## Data excerpt

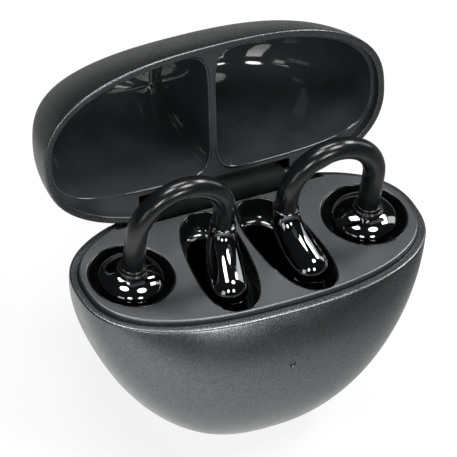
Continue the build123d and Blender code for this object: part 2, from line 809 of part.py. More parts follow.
for side_name, side in sides:
    ball_centre = Vector(side * ball_x, ball_y, rim_z + ball_rise)
    ball_plane = Plane(origin=ball_centre, x_dir=(1, 0, 0), z_dir=(0, -1, 0))
    ball_axis = Axis(ball_centre, (0, 0, 1))
    foot_x = side * ball_outer_x
    mic_point = ball_centre + Vector(side * 0.55, -3.6, 2.15)
    mic_plane = Plane(origin=mic_point, x_dir=(1, 0, 0), z_dir=(side * 0.045, -0.295, 1.0))

    with BuildPart() as ball_upper_shell:
        with BuildSketch(ball_plane):
            Ellipse(ball_radius, ball_top_height)
            Ellipse(ball_radius - ball_wall, ball_top_height - ball_wall, mode=Mode.SUBTRACT)
            Rectangle(ball_radius, ball_top_height, align=(Align.MIN, Align.MIN), mode=Mode.INTERSECT)
        revolve(axis=ball_axis)
        with BuildSketch(Plane.XY.offset(rim_z + collar_seat_rise)):
            with Locations((foot_x, 0)):
                Circle(collar_radius + 0.1)
        extrude(amount=2, mode=Mode.SUBTRACT)
        with BuildSketch(Plane.XY.offset(rim_z + ball_rise)):
            with Locations((foot_x, 0)):
                Circle(2 * bridge_wire_radius)
        extrude(amount=4, mode=Mode.SUBTRACT)
        with BuildSketch(mic_plane.offset(-1.2)):
            SlotOverall(ball_mic_slot[0], ball_mic_slot[1])
        extrude(amount=2, mode=Mode.SUBTRACT)
    ball_upper_shell.part.label = f"{side_name}_ball_upper_shell"
    export_step(ball_upper_shell.part, f"parts/{side_name}_ball_upper_shell.step")

    with BuildPart() as ball_lower_shell:
        with BuildSketch(ball_plane):
            Ellipse(ball_radius, ball_bottom_height)
            Ellipse(ball_radius - ball_wall, ball_bottom_height - ball_wall, mode=Mode.SUBTRACT)
            Rectangle(ball_radius, ball_bottom_height, align=(Align.MIN, Align.MAX), mode=Mode.INTERSECT)
        revolve(axis=ball_axis)
        with BuildSketch(Plane.XY.offset(rim_z + ball_rise - ball_bottom_height / 2)):
            with Locations((side * ball_x, ball_y)):
                Circle(grille_radius + fit_gap)
        extrude(amount=-ball_bottom_height, mode=Mode.SUBTRACT)
    ball_lower_shell.part.label = f"{side_name}_ball_lower_shell"
    export_step(ball_lower_shell.part, f"parts/{side_name}_ball_lower_shell.step")

    with BuildPart() as speaker_grille:
        with BuildSketch(Plane.XY.offset(rim_z + ball_rise - ball_bottom_height + grille_rise)):
            with Locations((side * ball_x, ball_y)):
                Circle(grille_radius)
                for ring_radius, ring_count in grille_rings:
                    with PolarLocations(ring_radius, ring_count):
                        Circle(grille_hole_radius, mode=Mode.SUBTRACT)
        extrude(amount=grille_thickness)
    speaker_grille.part.label = f"{side_name}_speaker_grille"
    export_step(speaker_grille.part, f"parts/{side_name}_speaker_grille.step")

    with BuildPart() as speaker_driver:
        with BuildSketch(Plane.XY.offset(rim_z + driver_top_rise - driver_height)):
            with Locations((side * ball_x, ball_y)):
                Circle(driver_radius)
        extrude(amount=driver_height)
        with BuildSketch(Plane.XY.offset(rim_z + driver_top_rise - driver_height)):
            with Locations((side * ball_x, ball_y)):
                Circle(driver_radius * driver_magnet_share)
        extrude(amount=-driver_magnet_height)
    speaker_driver.part.label = f"{side_name}_speaker_driver"
    export_step(speaker_driver.part, f"parts/{side_name}_speaker_driver.step")

    with BuildPart() as ball_mic_mesh:
        with BuildSketch(mic_plane.offset(-ball_mic_mesh_sink)):
            SlotOverall(ball_mic_slot[0] - 2 * fit_gap, ball_mic_slot[1] - 2 * fit_gap)
        extrude(amount=mic_mesh_thickness)
    ball_mic_mesh.part.label = f"{side_name}_ball_mic_mesh"
    export_step(ball_mic_mesh.part, f"parts/{side_name}_ball_mic_mesh.step")

    with BuildPart() as ball_collar:
        with BuildSketch(Plane.XY.offset(rim_z + collar_seat_rise + fit_gap)):
            with Locations((foot_x, 0)):
                Circle(collar_radius)
        extrude(amount=collar_step)
        fillet(ball_collar.faces().sort_by(Axis.Z)[-1].edges(), radius=collar_round)
        with BuildSketch(Plane.XY.offset(rim_z + collar_seat_rise + collar_step)):
            with Locations((foot_x, 0)):
                Circle(collar_step_radius)
        extrude(amount=collar_step)
        fillet(ball_collar.faces().sort_by(Axis.Z)[-1].edges(), radius=collar_round)
        with BuildSketch(Plane.XY.offset(rim_z + collar_seat_rise)):
            with Locations((foot_x, 0)):
                Circle(bridge_radius + fit_gap)
        extrude(amount=4 * collar_step, mode=Mode.SUBTRACT)
    ball_collar.part.label = f"{side_name}_ball_collar"
    export_step(ball_collar.part, f"parts/{side_name}_ball_collar.step")

    with BuildPart() as bridge_sleeve:
        with BuildLine(Plane.XZ) as sleeve_path:
            arc_z = rim_z + bridge_arc_rise
            Line((foot_x, rim_z + bridge_foot_rise), (foot_x, arc_z))
            ThreePointArc(
                (foot_x, arc_z),
                (side * bridge_middle_x, arc_z + bridge_arc_radius),
                (side * neck_x, arc_z),
            )
            Line((side * neck_x, arc_z), (side * neck_x, rim_z + neck_rise + fit_gap))
        with BuildSketch(Plane.XY.offset(rim_z + bridge_foot_rise)):
            with Locations((foot_x, 0)):
                Circle(bridge_radius)
                Circle(bridge_wire_radius + fit_gap, mode=Mode.SUBTRACT)
        sweep(path=sleeve_path.line)
    bridge_sleeve.part.label = f"{side_name}_bridge_sleeve"
    export_step(bridge_sleeve.part, f"parts/{side_name}_bridge_sleeve.step")

    with BuildPart() as bridge_wire:
        with BuildLine(Plane.XZ) as wire_path:
            Line((foot_x, rim_z + ball_rise + 1.2), (foot_x, arc_z))
            ThreePointArc(
                (foot_x, arc_z),
                (side * bridge_middle_x, arc_z + bridge_arc_radius),
                (side * neck_x, arc_z),
            )
            Line((side * neck_x, arc_z), (side * neck_x, rim_z + neck_rise - 1.0))
        with BuildSketch(Plane.XY.offset(rim_z + ball_rise + 1.2)):
            with Locations((foot_x, 0)):
                Circle(bridge_wire_radius)
        sweep(path=wire_path.line)
    bridge_wire.part.label = f"{side_name}_bridge_wire"
    export_step(bridge_wire.part, f"parts/{side_name}_bridge_wire.step")

    bulb_point, bulb_direction = bean_spine(1, side)
    seam = Plane(origin=bulb_point, x_dir=(1, 0, 0), z_dir=bean_seam_normal)
    with BuildPart() as bean_skin:
        loft(sections=bean_sections(side, 0, 0))
        add(loft(sections=bean_sections(side, bean_wall, 0.1), mode=Mode.PRIVATE), mode=Mode.SUBTRACT)
        with BuildSketch(Plane.XY.offset(rim_z + neck_rise + 1)):
            with Locations((side * neck_x, 0)):
                Circle(bridge_wire_radius + fit_gap)
        extrude(amount=-3.5, mode=Mode.SUBTRACT)
        with BuildSketch(Plane.XY.offset(rim_z - pin_tip_top)):
            with Locations((side * bulb_x, bulb_y)):
                with GridLocations(0, pin_spacing, 1, 2):
                    Circle(pad_well_radius)
        extrude(amount=1.6, mode=Mode.SUBTRACT)

    slot_point, slot_direction = bean_spine(0.55, side)
    slot_plane = Plane(origin=slot_point, x_dir=slot_direction, z_dir=(-side * 0.12, -0.62, 0.76))
    with BuildPart() as bean_upper_shell:
        add(bean_skin.part)
        split(bisect_by=seam, keep=Keep.TOP)
        with BuildSketch(slot_plane.offset(1.0)):
            SlotOverall(mic_slot[0], mic_slot[1])
        extrude(amount=4, mode=Mode.SUBTRACT)
    bean_upper_shell.part.label = f"{side_name}_bean_upper_shell"
    export_step(bean_upper_shell.part, f"parts/{side_name}_bean_upper_shell.step")

    with BuildPart() as bean_lower_shell:
        add(bean_skin.part)
        split(bisect_by=seam, keep=Keep.BOTTOM)
    bean_lower_shell.part.label = f"{side_name}_bean_lower_shell"
    export_step(bean_lower_shell.part, f"parts/{side_name}_bean_lower_shell.step")

    with BuildPart() as bean_mic_mesh:
        with BuildSketch(slot_plane.offset(bean_mic_mesh_rise)):
            SlotOverall(mic_slot[0] - 2 * fit_gap, mic_slot[1] - 2 * fit_gap)
        extrude(amount=mic_mesh_thickness)
    bean_mic_mesh.part.label = f"{side_name}_bean_mic_mesh"
    export_step(bean_mic_mesh.part, f"parts/{side_name}_bean_mic_mesh.step")

    cell_start = bulb_point - bulb_direction * bean_cell_radius
    with BuildPart() as bean_battery:
        with BuildSketch(Plane(origin=cell_start, x_dir=(1, 0, 0), z_dir=bulb_direction)):
            Circle(bean_cell_radius)
        extrude(amount=bean_cell_length)
    bean_battery.part.label = f"{side_name}_bean_battery"
    export_step(bean_battery.part, f"parts/{side_name}_bean_battery.step")

    board_point, board_direction = bean_spine(0.5, side)
    with BuildPart() as bean_board:
        with BuildSketch(Plane(origin=board_point, x_dir=(1, 0, 0), z_dir=board_direction)):
            Rectangle(bean_board_size[0], bean_board_size[1])
        extrude(amount=bean_board_size[2] / 2, both=True)
    bean_board.part.label = f"{side_name}_bean_board"
    export_step(bean_board.part, f"parts/{side_name}_bean_board.step")

    with BuildPart() as charge_pads:
        with BuildSketch(Plane.XY.offset(rim_z - pin_tip_top + pad_sink)):
            with Locations((side * bulb_x, bulb_y)):
                with GridLocations(0, pin_spacing, 1, 2):
                    Circle(pad_radius)
        extrude(amount=pad_thickness)
    charge_pads.part.label = f"{side_name}_charge_pads"
    export_step(charge_pads.part, f"parts/{side_name}_charge_pads.step")
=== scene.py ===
"""Looks for ear-clip headphones docked in their open charging case.

Lengths are in millimetres in the object's own frame (X along the hinge, -Y the front, +Z up) until a
mesh is made, which turns them to metres.
"""

import json

import bmesh
import bpy
import numpy as np
from mathutils import Matrix, Vector


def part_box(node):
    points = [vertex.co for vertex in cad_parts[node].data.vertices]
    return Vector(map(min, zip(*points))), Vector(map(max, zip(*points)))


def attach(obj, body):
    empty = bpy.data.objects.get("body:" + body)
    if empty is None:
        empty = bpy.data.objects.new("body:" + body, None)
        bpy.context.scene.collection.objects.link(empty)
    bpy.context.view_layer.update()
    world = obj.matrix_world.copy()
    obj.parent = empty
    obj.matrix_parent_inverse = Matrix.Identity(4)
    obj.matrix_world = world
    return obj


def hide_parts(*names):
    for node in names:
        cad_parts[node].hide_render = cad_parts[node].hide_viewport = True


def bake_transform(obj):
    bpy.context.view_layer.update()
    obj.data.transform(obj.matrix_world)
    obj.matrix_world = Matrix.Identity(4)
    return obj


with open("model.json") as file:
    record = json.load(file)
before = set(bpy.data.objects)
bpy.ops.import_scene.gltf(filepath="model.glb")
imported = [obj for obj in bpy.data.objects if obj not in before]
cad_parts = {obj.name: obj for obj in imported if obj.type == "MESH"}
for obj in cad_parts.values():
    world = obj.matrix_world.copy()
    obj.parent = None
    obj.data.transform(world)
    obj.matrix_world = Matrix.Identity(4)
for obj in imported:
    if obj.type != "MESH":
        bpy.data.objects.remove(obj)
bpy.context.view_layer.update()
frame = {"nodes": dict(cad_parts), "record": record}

MM = 0.001
record = frame["record"]
joints = {joint["name"]: joint for joint in record["behaviour"]["joints"]}
sides = (("left", -1), ("right", 1))


def box_mm(node):
    """Lowest and highest corner of a frame node, in millimetres."""
    low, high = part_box(node)
    return np.array(low) / MM, np.array(high) / MM


# ---- sizes ------------------------------------------------------------------------------------
rim_z = box_mm("case_shell")[1][2]
case_half_width = 35.0
rim_half_depth = 17.0
oval_power = 2.46
body_depth = 36.5
body_pole_depth = 38.7
bowl_equator_x, bowl_power_x = -5.5, 1.82
bowl_equator_y, bowl_power_y = 14.9, 2.07
shell_wall = 1.5
foot_wall = 1.8
foot_shares = (0, 0.3, 0.6, 0.85, 0.94, 0.975)
rim_round = 0.35
shell_edge = 0.12

deck_top = box_mm("cradle_deck")[1][2]
cup_wall = 0.6
cup_tuck = 0.12
ball_cup_radius = 8.0
ball_cup_floor = 4.45
ball_cup_round = 3.0
bean_cup_centre = (6.9, -1.7)
bean_cup_half_width = 5.9
bean_cup_half_length = 13.0
bean_cup_power = 2.5
bean_cup_lean = 0.11
bean_cup_floor = 4.2
bean_cup_round = 1.8
pin_hole = (1.2, 1.2)

lid_pole_height = 28.4
lid_top_share = 0.985
lid_equator_x, lid_power_x = -7.4, 2.5
lid_power_y = 1.5
lid_wall = 1.0
lid_band = 1.35
lid_band_round = 0.15
lid_gap = 0.3
liner_recess = 1.5
recess_wall_total = 2.0
recess_web = 0.8
recess_back = 10.4
recess_corner_power = 7
recess_top = 24.6
recess_skin = 0.45
recess_wall_start = 2.6
recess_top_round = 1.8
recess_top_narrowing = 0.14
recess_lip = (
    (0.50, 1.66), (0.50, 1.52), (0.38, 1.44), (0.22, 1.44), (0.10, 1.50), (0.02, 1.64), (0.0, 1.9)
)

hinge_y = joints["lid_hinge"]["pos_m"][1] / MM
hinge_z = joints["lid_hinge"]["pos_m"][2] / MM
lid_swing = np.radians(joints["lid_hinge"]["range_deg"][0])
barrel_notch_radius = 2.6
barrel_half_length = 13.6
trough_half_length = barrel_half_length + 2.2
trough_radius = 2.9
notch_half_length = trough_half_length - 0.2
rear_relief_radius = 2.3
rear_relief_half_length = 21.5
swing_clearance = 0.35

usb_drop = 13.0
usb_slot = (9.34, 3.66)
lens_drop = 9.7
lens_hole = 0.6

ball_x, ball_y, ball_rise = 24.0, 0.4, 0.5
ball_radius = 6.35
ball_top_height = 2.7
ball_bottom_height = 4.6
ball_wall = 0.8
ball_mic_slot = (3.1, 0.85)
ball_mic_place = (0.55, -3.6, 2.15)
ball_mic_lean = (0.045, -0.295)
grille_opening = 2.25
bridge_radius = 2.1
bridge_arc_radius = 8.9
bridge_arc_rise = 12.0
bridge_middle_x = 15.4
neck_x = bridge_middle_x - bridge_arc_radius
foot_line_x = bridge_middle_x + bridge_arc_radius
bridge_fit = 0.03
collar_seat_rise = 2.8
collar_radius = 2.9
collar_step_radius = 2.5
collar_step = 0.85
neck_rise = 9.3
neck_radius = 2.5
neck_lip = 0.22
bulb_radius = 3.65
bulb_x, bulb_y, bulb_rise = 8.3, -8.1, 0.7
bean_bend = (6.5, 0.0, 4.0)
bean_mic_slot = (2.1, 0.9)
bean_mic_share = 0.55
bean_mic_lean = (-0.12, -0.62, 0.76)
pin_spacing = 3.0
pad_well = 0.9
pad_drop = 2.75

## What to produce
Write out a verbatim copy of the data, beginning with its first line and ending with the line that contains "mic_plane = Plane(origin=mic_point, x_dir=(1, 0, 0), z_dir=(side".

## Exercise solution
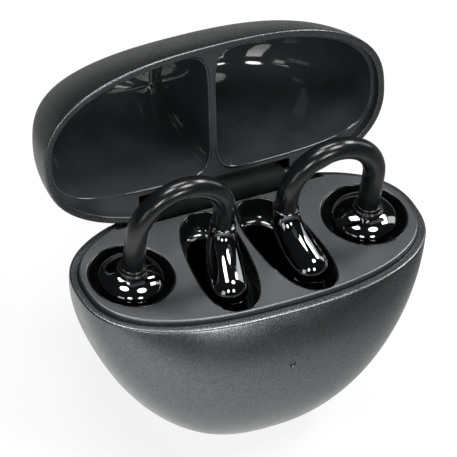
Continue the build123d and Blender code for this object: part 2, from line 809 of part.py. More parts follow.
for side_name, side in sides:
    ball_centre = Vector(side * ball_x, ball_y, rim_z + ball_rise)
    ball_plane = Plane(origin=ball_centre, x_dir=(1, 0, 0), z_dir=(0, -1, 0))
    ball_axis = Axis(ball_centre, (0, 0, 1))
    foot_x = side * ball_outer_x
    mic_point = ball_centre + Vector(side * 0.55, -3.6, 2.15)
    mic_plane = Plane(origin=mic_point, x_dir=(1, 0, 0), z_dir=(side * 0.045, -0.295, 1.0))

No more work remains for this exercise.